STATED PROBLEM
Output all lines exactly, with nothing added or dropped.

INPUT ROWS
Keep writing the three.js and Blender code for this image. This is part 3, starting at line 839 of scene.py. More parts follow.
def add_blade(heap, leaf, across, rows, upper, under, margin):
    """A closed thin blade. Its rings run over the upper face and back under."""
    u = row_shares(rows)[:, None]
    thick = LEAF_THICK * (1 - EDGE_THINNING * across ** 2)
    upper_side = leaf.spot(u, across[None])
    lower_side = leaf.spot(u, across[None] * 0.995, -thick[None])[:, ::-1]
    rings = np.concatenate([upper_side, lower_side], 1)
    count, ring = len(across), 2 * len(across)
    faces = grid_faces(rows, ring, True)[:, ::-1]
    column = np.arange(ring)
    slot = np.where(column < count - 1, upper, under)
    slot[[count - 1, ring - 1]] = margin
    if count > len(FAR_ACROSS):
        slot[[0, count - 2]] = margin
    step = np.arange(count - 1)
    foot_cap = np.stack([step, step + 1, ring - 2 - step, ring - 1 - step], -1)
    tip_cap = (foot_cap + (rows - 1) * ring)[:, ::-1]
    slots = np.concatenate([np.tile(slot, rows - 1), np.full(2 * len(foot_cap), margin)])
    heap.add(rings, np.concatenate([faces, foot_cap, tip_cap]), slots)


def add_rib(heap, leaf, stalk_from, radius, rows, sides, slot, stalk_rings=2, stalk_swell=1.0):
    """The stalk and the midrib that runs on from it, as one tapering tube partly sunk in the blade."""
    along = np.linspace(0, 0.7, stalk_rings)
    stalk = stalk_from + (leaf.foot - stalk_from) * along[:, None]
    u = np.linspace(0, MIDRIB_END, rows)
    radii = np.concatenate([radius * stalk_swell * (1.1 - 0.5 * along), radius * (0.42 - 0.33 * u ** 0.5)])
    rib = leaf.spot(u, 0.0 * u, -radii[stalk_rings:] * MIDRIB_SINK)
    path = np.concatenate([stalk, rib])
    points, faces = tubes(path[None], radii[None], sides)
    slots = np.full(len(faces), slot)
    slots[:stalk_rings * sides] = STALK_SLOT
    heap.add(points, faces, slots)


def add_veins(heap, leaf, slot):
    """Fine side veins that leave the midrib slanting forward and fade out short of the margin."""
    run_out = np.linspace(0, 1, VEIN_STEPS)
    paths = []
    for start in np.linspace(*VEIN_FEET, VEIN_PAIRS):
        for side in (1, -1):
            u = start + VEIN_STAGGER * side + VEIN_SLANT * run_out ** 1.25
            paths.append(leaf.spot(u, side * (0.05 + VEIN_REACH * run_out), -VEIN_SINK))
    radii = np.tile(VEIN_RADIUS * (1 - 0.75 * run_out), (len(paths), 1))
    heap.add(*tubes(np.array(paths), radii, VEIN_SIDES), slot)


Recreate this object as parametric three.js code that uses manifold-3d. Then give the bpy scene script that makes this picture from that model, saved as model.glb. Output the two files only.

RESULT
Keep writing the three.js and Blender code for this image. This is part 3, starting at line 839 of scene.py. More parts follow.
def add_blade(heap, leaf, across, rows, upper, under, margin):
    """A closed thin blade. Its rings run over the upper face and back under."""
    u = row_shares(rows)[:, None]
    thick = LEAF_THICK * (1 - EDGE_THINNING * across ** 2)
    upper_side = leaf.spot(u, across[None])
    lower_side = leaf.spot(u, across[None] * 0.995, -thick[None])[:, ::-1]
    rings = np.concatenate([upper_side, lower_side], 1)
    count, ring = len(across), 2 * len(across)
    faces = grid_faces(rows, ring, True)[:, ::-1]
    column = np.arange(ring)
    slot = np.where(column < count - 1, upper, under)
    slot[[count - 1, ring - 1]] = margin
    if count > len(FAR_ACROSS):
        slot[[0, count - 2]] = margin
    step = np.arange(count - 1)
    foot_cap = np.stack([step, step + 1, ring - 2 - step, ring - 1 - step], -1)
    tip_cap = (foot_cap + (rows - 1) * ring)[:, ::-1]
    slots = np.concatenate([np.tile(slot, rows - 1), np.full(2 * len(foot_cap), margin)])
    heap.add(rings, np.concatenate([faces, foot_cap, tip_cap]), slots)


def add_rib(heap, leaf, stalk_from, radius, rows, sides, slot, stalk_rings=2, stalk_swell=1.0):
    """The stalk and the midrib that runs on from it, as one tapering tube partly sunk in the blade."""
    along = np.linspace(0, 0.7, stalk_rings)
    stalk = stalk_from + (leaf.foot - stalk_from) * along[:, None]
    u = np.linspace(0, MIDRIB_END, rows)
    radii = np.concatenate([radius * stalk_swell * (1.1 - 0.5 * along), radius * (0.42 - 0.33 * u ** 0.5)])
    rib = leaf.spot(u, 0.0 * u, -radii[stalk_rings:] * MIDRIB_SINK)
    path = np.concatenate([stalk, rib])
    points, faces = tubes(path[None], radii[None], sides)
    slots = np.full(len(faces), slot)
    slots[:stalk_rings * sides] = STALK_SLOT
    heap.add(points, faces, slots)


def add_veins(heap, leaf, slot):
    """Fine side veins that leave the midrib slanting forward and fade out short of the margin."""
    run_out = np.linspace(0, 1, VEIN_STEPS)
    paths = []
    for start in np.linspace(*VEIN_FEET, VEIN_PAIRS):
        for side in (1, -1):
            u = start + VEIN_STAGGER * side + VEIN_SLANT * run_out ** 1.25
            paths.append(leaf.spot(u, side * (0.05 + VEIN_REACH * run_out), -VEIN_SINK))
    radii = np.tile(VEIN_RADIUS * (1 - 0.75 * run_out), (len(paths), 1))
    heap.add(*tubes(np.array(paths), radii, VEIN_SIDES), slot)


Recreate this object as parametric three.js code that uses manifold-3d. Then give the bpy scene script that makes this picture from that model, saved as model.glb. Output the two files only.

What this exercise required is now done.